Jika direnungkan, rasanya kita memiliki beberapa ‘kepribadian’ dalam diri kita, seperti halnya Marc Spector. Alih-alih disebut ‘kepribadian’, mungkin akan lebih tepat bila disebut ‘perbedaan sikap’. Setiap dari kita sepertinya tak akan menjadi orang yang benar-benar sama ketika berada di tempat yang satu dengan yang lain. Dalam lingkup keluarga, mungkin kita adalah orang yang sedikit bicara. Saat bersama teman dekat, kita bisa saja menjadi orang yang paling keras bila tertawa. Ketika sendiri, tak menutup kemungkinan kita menjadi pribadi yang banyak merenung atau menangis. Yah, memang begitulah cara kita hidup dan beradaptasi.

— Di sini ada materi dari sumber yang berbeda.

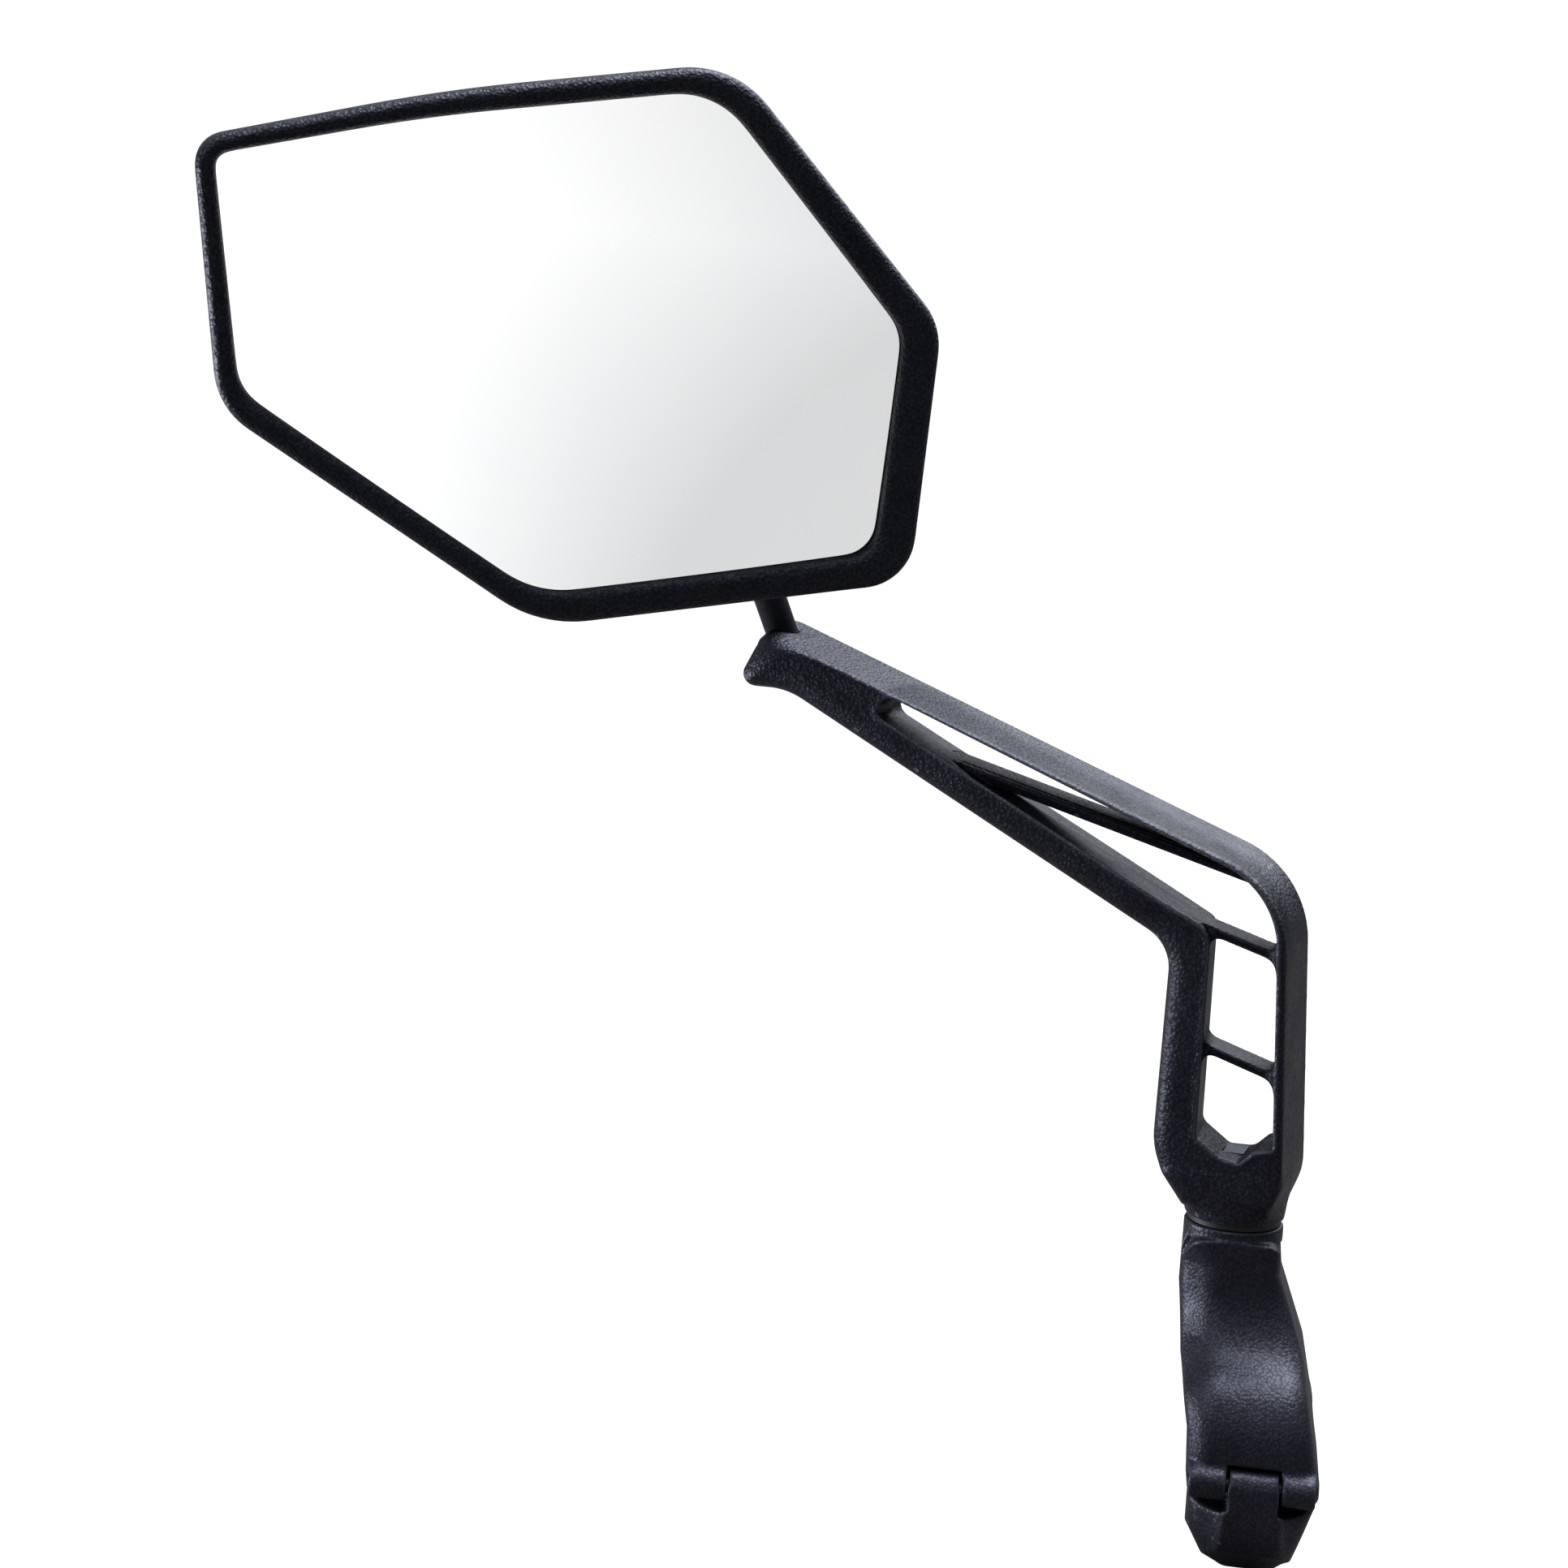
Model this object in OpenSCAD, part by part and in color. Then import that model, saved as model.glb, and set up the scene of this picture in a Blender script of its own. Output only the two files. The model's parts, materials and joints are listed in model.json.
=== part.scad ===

Kita selalu berupaya melakukan penyesuaian.

Series Moon Knight saya rasa juga mencoba mengajarkan pada penonton tentang urgensi penerimaan diri. Hal ini bisa kita lihat dari sebuah adegan di mana Steven Grant akhirnya tahu bahwa dirinya bukan kepribadian yang asli. Mulanya Steven Grant tak terima dengan fakta tersebut. Namun, selepas melihat seluruh masa lalu yang dialami Marc Spector, akhirnya Steven Grant pun mafhum dan menerima realita. Bahkan, Steven Grant juga lah yang menyadarkan Marc Spector agar menerima diri sendiri.

Kita pun semestinya seperti itu, mampu menerima diri sendiri. Namun, ini jangan sampai disalahpahami. Menerima diri sendiri itu bukan berarti kita berbuat seenaknya, tanpa tahu aturan, lalu memaksa orang lain menganggap benar pada apa yang kita lakukan. Tidak! Itu namanya tak tahu diri. Menerima diri itu adalah bentuk pengakuan kita bahwa kita memiliki kekurangan. Menerima diri itu berarti kita berhenti untuk menjadi orang lain dan berhenti mengejar kesempurnaan. Menerima diri itu artinya kita mulai berbenah dan belajar menjadi pribadi yang lebih baik dari hari kemarin.